Strategies started at Peloton
The adaptive, level trigger and edge trigger strategies were started at Peloton in January 2006 with the others added subsequently. At Peloton, Guillaume and Tzotchev were one of many trading teams in a diversified multi-strategy fund. The fund traded fixed income, FX, equities, convertibles, asset backed securities and emerging markets with each team being allocated a VaR number defined by the risk manager. “When we joined Sabre we came with all the IP that we had built at Peloton,” says Guillaume. There they had six front office quantitative traders and six developers. Altogether, 15 researchers worked on some aspect of the system that is in place at Sabre. “As Peloton disappeared completely, we were able to bring with us the code which was built over a period of two and a half years’ of development work,” he says.

As a pocket of Peloton’s multi-strategy fund, the systematic team managed up to $200 million based on the VaR allocation. “Peloton was really managed like a proprietary trading firm where each desk or trader was allocated a VaR budget,” says Guillaume. “This VaR budget was generally decided on the basis of past success” he says. “If a trader was successful the VaR was increased, if a trader started to lose money the VaR would be decreased. It was probably not the best set-up for systematic trading. With systematic trading you don’t want to have an allocation overlay which basically redeems from your strategy after a drawdown. Typically these are periods where a strategy will outperform. It worked the other way around as well. When we were doing well, our nominal capital was increased substantially.”

The inevitable question is what did the former Peloton portfolio managers learn from their experience in a failed business? And, moreover, how is that applicable now and what has it done to make the Sabre offering a better fund than it might be otherwise? Guillaume cites several positives from the Peloton experience. “The infrastructure at Peloton was very good,” he says, adding that his first role there was to build the quant and risk systems for the investment manager. “We were able to trade seamlessly in all types of instruments in all asset classes.

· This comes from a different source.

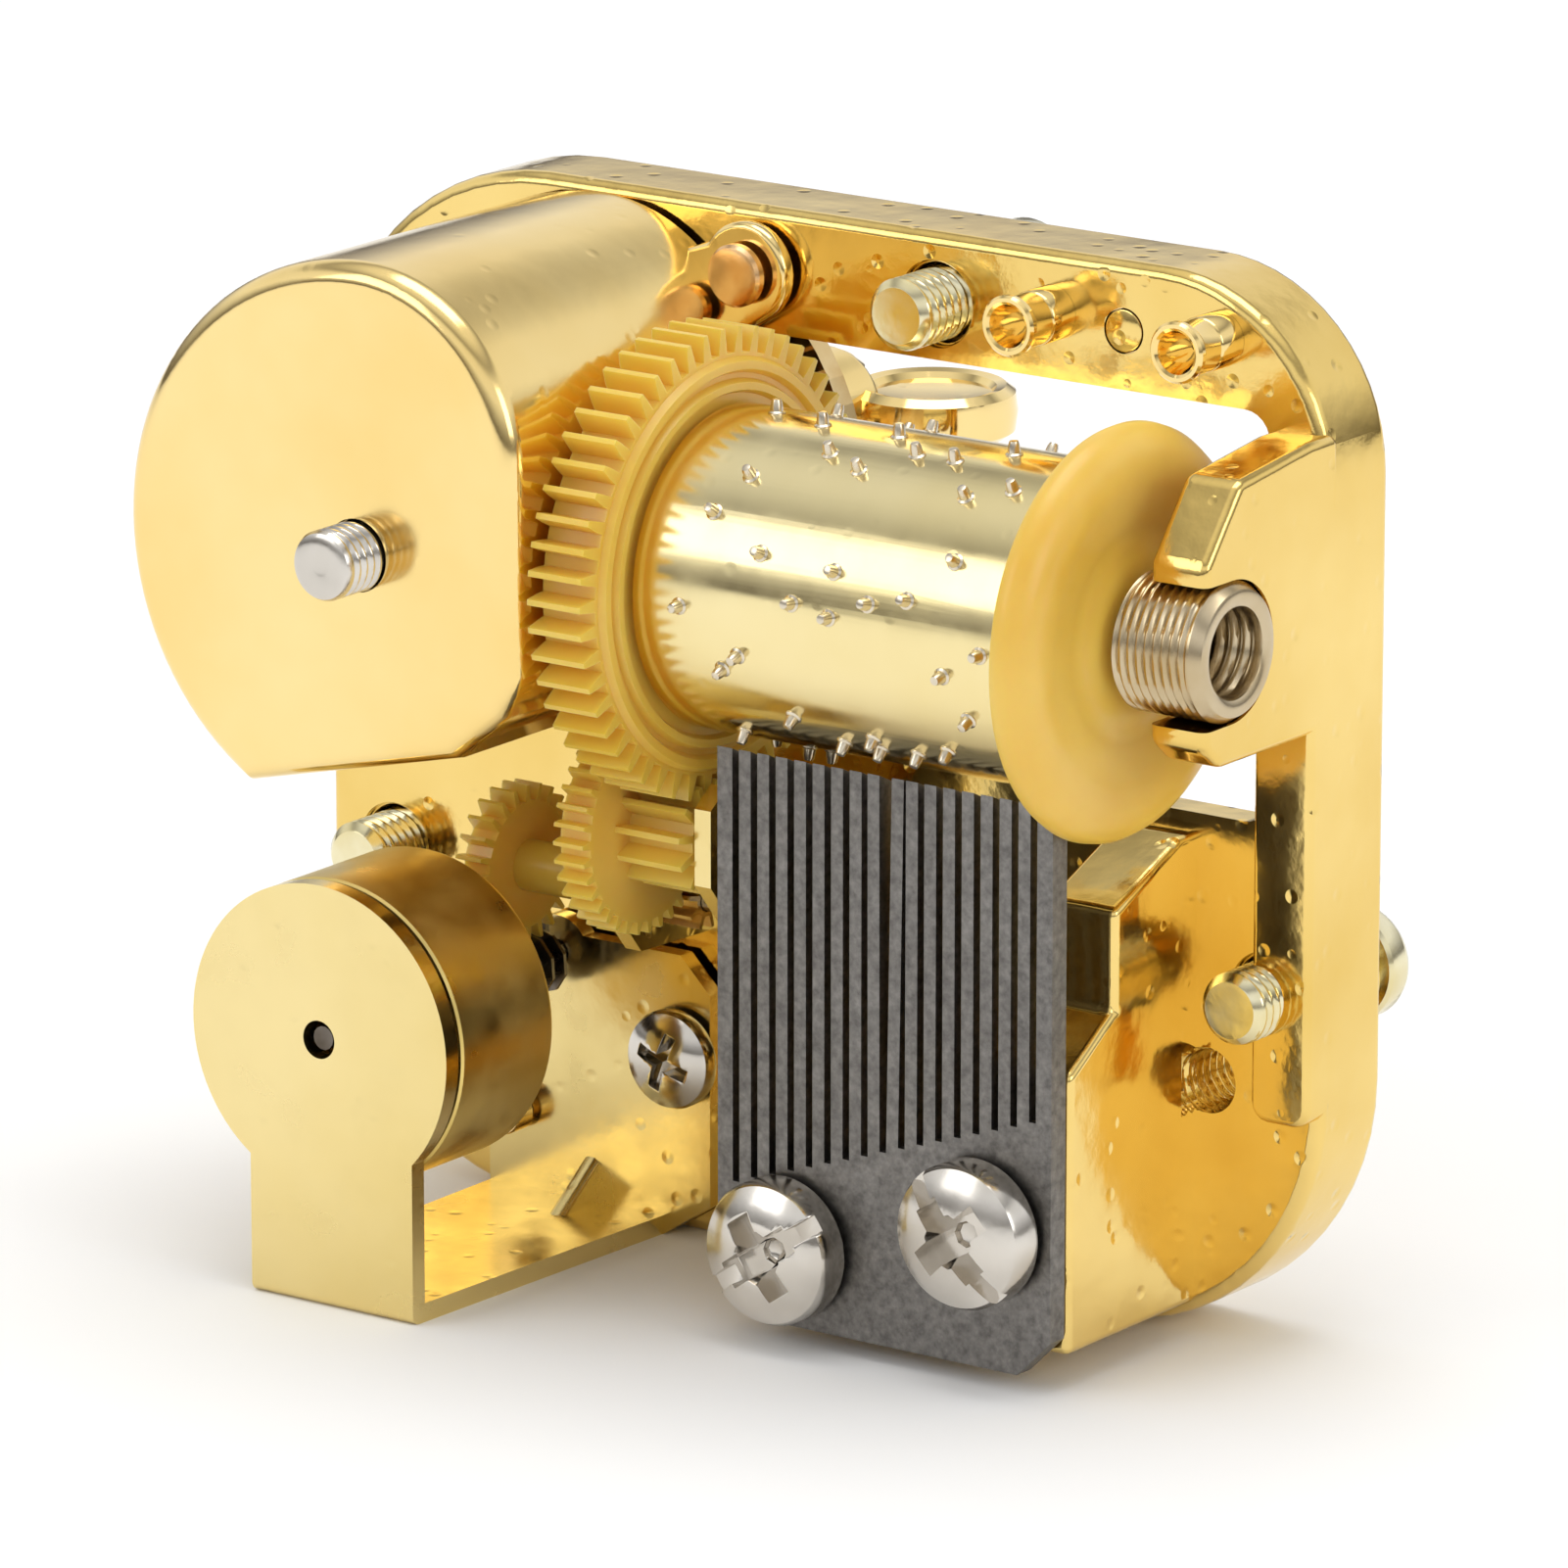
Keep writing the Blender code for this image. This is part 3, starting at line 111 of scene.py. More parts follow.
soft_box("left_box", (-0.35, -0.62, 0.42), 0.42, 0.78)
soft_box("right_box", (0.75, -0.10, 0.30), 0.34, 0.7)
soft_box("top_card", (0.0, 0.05, 0.80), 0.55, 2.3)
studio = bpy.data.worlds.new("studio")
studio.use_nodes = True
bpy.context.scene.world = studio
sky = studio.node_tree.nodes
height = sky.new("ShaderNodeSeparateXYZ")
studio.node_tree.links.new(sky.new("ShaderNodeTexCoord").outputs["Generated"], height.inputs["Vector"])
fall = sky.new("ShaderNodeValToRGB")
HORIZON = (0.02, (0.16, 0.15, 0.14, 1))
WALLS = (0.34, (0.95, 0.96, 0.98, 1))
CEILING_BANDS = ((0.55, 0.9), (0.68, 0.35), (0.86, 0.9))
for stop, (position, colour) in zip(fall.color_ramp.elements, (HORIZON, WALLS)):
    stop.position = position
    stop.color = colour
for position, grey in CEILING_BANDS:
    fall.color_ramp.elements.new(position).color = (grey, grey, grey, 1)
studio.node_tree.links.new(height.outputs["Z"], fall.inputs["Fac"])
studio.node_tree.links.new(fall.outputs["Color"], sky["Background"].inputs["Color"])
sky["Background"].inputs["Strength"].default_value = 1.0


# Bedplate: zinc die-cast in one shell, then bright gold plated. The plating is a mirror over the casting's
# own skin, so its pits, flow lines and small blisters all show.
AXIS_TURN = {
    "X": Matrix(((0, 0, 1), (1, 0, 0), (0, 1, 0))),
    "Y": Matrix(((1, 0, 0), (0, 0, 1), (0, 1, 0))),
    "Z": Matrix.Identity(3),
}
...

Also, for a systematic trader, it was very beneficial to trade next to prop traders in fixed income and FX and emerging markets. They gave us a number of ideas to develop new strategies. For example, our interest rate/FX strategy is a systematic version of one that an FX trader was employing.”

In retrospect, Guillaume says one of the reasons Peloton failed was because it expanded too fast into other strategies beyond core strategy run by the founding group of former Goldman Sachs macro traders. “They hired some good traders but they probably did not understand their strategies well enough,” he says. “That is one lesson: don’t expand too fast in strategies you don’t completely understand, especially in terms of risk management.”

For good reason, Guillaume and Tzotchev don’t feel they are in a start-up environment. Now that the fund is trading, the next challenge is to continue raising capital. Here the pedigree of Sabre and its long experience in the quantitative sector is bound to provide a useful calling card. Sabre’s resources gave the new fund the staying power to launch a year later than expected at a time when investors are beginning to emerge with a modicum of appetite for risk.

“The most difficult thing is the fact that the industry just basically shut down from September until about the end of the first quarter of this year, while everybody was trying to assess what was going on in the hedge fund space and who would stand a chance of making money going forward,” says Hill. “Obviously there is a significant degree of risk aversion that is present. Obtaining money for strategies is much harder than it has ever been. But I think we stand a better chance than a lot of people because of Alex and Dobromir’s reputation, because they are established managers and because we can show their live track record from Peloton. Along with Sabre being a well known name in the quant space, I think the whole package has come together.”